Petani sebaiknya tidak langsung menjual semua kopi hasil penennya, tapi sesuai dengan kebutuhan saja sambil menunggu pergerakan harga kopi beberapa bulan ke depan.
Sementara itu, harga jual kopi asalan di tingkat petani di Lampung saat ini berkisar Rp 52.000–Rp 55.000 per kilogram. Adapun harga jual kopi petik merah berkisar Rp 100.000–Rp 120.000 per kilogram.
Menurut Mukhlis, penurunan harga kopi di tingkat petani yang cukup signifikan tersebut lebih dipengaruhi karena industri besar untuk sementara waktu menghentikan pembelian kopi dari petani. Selain karena stok gudang yang sudah penuh, para eksportir kopi juga masih memantau pergerakan harga kopi.
Di sisi lain, masa panen raya kopi di sejumlah daerah di Lampung masih terus berlangsung. Tidak menuntup kemungkinan, langkah industri menahan sementara pembelian kopi itu dilakukan agar harga kopi di tingkat petani semakin merosot.
”Kondisi penurunan harga kopi di tingkat petani ini tidak begitu menggambarkan harga jual kopi robusta di pasar dunia. Saat ini, harga jual kopi robusta di London masih cukup tinggi,” kata Mukhlis saat dihubungi dari Bandar Lampung, Selasa (6/8/2024).
Karena itulah, para petani diminta untuk tidak tergesa-gesa memanen dan menjual seluruh kopinya. Dalam beberapa bulan ke depan, harga kopi robusta diperkirakan masih bisa naik seiring berkurangnya stok bahan baku di gudang industri. Saat stok berkurang, industri akan kembali aktif mencari bahan baku sehingga harga komoditas bisa kembali terdongkrak.
”Petani sebaiknya tidak langsung menjual semua kopi hasil penennya, tapi sesuai dengan kebutuhan saja sambil menunggu pergerakan harga kopi beberapa bulan ke depan,” katanya.
Malvin Syavana (45), petani kopi asal Kecamatan Sekincau, Lampung Barat, mengatakan, saat ini sebagian besar petani kopi di wilayah itu baru memasuki masa panen raya.
Meski harga kopi berangsur turun, Malvin mengaku tidak begitu cemas atau panik. Ia masih menunggu panen hingga sebagian besar biji kopi di pohonnya memerah.
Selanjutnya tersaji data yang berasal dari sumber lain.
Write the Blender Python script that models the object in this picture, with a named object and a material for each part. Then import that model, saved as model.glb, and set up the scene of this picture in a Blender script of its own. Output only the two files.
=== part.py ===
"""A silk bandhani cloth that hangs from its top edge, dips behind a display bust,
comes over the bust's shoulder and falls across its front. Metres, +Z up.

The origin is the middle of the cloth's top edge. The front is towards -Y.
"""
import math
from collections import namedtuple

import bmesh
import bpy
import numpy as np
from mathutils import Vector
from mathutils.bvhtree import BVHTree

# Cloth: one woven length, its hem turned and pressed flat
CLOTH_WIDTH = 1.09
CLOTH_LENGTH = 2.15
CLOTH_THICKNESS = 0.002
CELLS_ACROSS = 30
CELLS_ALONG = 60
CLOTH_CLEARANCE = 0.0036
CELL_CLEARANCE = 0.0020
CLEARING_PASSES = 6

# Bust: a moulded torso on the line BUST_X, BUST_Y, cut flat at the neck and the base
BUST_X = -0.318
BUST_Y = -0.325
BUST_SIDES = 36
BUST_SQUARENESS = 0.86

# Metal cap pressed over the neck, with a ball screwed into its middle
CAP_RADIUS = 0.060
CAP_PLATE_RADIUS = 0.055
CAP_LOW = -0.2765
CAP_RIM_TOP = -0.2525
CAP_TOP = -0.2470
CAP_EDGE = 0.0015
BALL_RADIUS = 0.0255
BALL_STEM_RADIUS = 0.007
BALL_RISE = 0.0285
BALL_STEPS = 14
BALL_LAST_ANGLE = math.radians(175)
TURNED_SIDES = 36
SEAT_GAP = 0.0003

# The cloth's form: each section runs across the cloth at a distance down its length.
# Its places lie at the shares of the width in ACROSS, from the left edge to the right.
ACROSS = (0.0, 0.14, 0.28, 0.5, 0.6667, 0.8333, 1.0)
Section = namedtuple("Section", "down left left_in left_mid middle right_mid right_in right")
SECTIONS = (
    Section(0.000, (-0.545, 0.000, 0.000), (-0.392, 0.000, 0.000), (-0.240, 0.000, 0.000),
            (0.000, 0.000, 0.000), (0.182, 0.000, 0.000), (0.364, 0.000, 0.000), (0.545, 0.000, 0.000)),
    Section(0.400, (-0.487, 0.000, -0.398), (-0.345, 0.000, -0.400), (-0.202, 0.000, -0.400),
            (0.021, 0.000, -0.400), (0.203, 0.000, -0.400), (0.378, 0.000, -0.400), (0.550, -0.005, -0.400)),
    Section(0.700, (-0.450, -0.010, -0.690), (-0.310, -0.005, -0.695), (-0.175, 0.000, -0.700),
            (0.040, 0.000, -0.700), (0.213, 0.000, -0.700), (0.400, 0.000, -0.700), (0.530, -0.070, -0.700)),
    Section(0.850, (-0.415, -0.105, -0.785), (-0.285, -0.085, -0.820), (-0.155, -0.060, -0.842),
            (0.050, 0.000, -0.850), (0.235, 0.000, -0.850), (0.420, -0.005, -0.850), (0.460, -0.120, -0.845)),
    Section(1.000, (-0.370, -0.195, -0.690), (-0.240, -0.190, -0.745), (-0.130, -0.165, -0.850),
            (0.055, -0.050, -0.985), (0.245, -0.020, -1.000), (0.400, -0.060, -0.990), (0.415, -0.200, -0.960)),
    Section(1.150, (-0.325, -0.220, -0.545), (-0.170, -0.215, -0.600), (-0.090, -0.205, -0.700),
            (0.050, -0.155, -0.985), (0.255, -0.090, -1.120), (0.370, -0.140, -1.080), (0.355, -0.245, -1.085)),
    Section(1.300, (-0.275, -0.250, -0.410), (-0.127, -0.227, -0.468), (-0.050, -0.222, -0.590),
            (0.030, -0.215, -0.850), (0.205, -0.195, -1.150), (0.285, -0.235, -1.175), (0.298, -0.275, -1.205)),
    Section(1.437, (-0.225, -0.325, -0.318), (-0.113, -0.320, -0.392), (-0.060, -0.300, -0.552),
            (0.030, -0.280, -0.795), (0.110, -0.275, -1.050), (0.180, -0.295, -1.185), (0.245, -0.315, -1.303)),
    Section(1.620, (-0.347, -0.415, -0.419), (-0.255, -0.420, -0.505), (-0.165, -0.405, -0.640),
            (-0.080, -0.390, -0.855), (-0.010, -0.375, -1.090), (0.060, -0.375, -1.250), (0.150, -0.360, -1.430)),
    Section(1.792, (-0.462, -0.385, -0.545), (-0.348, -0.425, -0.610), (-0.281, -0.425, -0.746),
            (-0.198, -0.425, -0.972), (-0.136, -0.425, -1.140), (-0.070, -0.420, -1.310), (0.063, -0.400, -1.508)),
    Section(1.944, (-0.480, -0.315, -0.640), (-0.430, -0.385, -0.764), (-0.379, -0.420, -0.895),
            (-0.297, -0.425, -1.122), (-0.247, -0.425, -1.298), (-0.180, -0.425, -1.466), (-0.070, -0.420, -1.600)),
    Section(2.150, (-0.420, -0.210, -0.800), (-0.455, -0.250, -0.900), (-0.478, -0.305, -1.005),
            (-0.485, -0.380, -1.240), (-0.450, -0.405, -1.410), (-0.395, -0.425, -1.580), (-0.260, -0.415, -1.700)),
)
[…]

Dengan begitu, ia berharap bisa mendapat harga jual kopi yang lebih bagus.
”Kalau sudah dijemur, kopi ini akan saya simpan dulu sambil menunggu harga kopi naik lagi. Perkiraan kami, harga kopi akan kembali naik pada September 2024,” katanya.
Abdul Charis selaku Ketua Koperasi Produsen Kopi Agro Panca Bakti di Sekincau mengatakan, para petani kopi di wilayah itu membangun koperasi untuk mendorong hilirisasi kopi di wilayah itu. Selama ini, Sekincau memang menjadi daerah yang paling akhir panen kopi di Lampung Barat. Karena itulah, petani seringkali tidak menikmati harga jual kopi yang tertinggi.
”Kami ingin mendorong hilirisasi. Kalau bisa, membuat pusat produksi bubuk kopi di Lampung Barat dan petani yang kelola,” katanya.
Dukungan pemerintah
Mukhlis mengatakan, pembelian kopi dalam jumlah besar saat ini masih didominasi oleh industri penanaman modal asing (PMA). Sementara kondisi fiskal eksportir lokal cukup terbatas sehingga kapasitas penyerapan kopi mereka tidak begitu besar.
Ia mengatakan, eksportir lokal membutuhkan dukungan dari pemerintah untuk bisa meningkatkan kapasitas usahanya. Misalnya, dengan mendapatkan kredit usaha dari perbankan. Dengan begitu, para eksportir lokal bisa meningkatkan kapasitasnya untuk menyerap kopi petani dan bersaing dengan industri PMA.
Koordinator Wakil Ketua Umum Bidang Organisasi Kadin Lampung Romi Junanto Utama mengatakan, fluktuasi harga kopi memang sangat dipengaruhi oleh pasokan dari negara penghasil kopi dan permintaan dunia. Kendati begitu, kopi yang berkualitas akan tetap mendapat harga jual yang lebih baik.
Karena itulah, pemerintah harus terus mendorong agar petani kopi di Lampung melakukan panen petik merah. ”Harga kopi berkualitas yang akan tetap bertahan dengan harga jual yang tinggi,” katanya.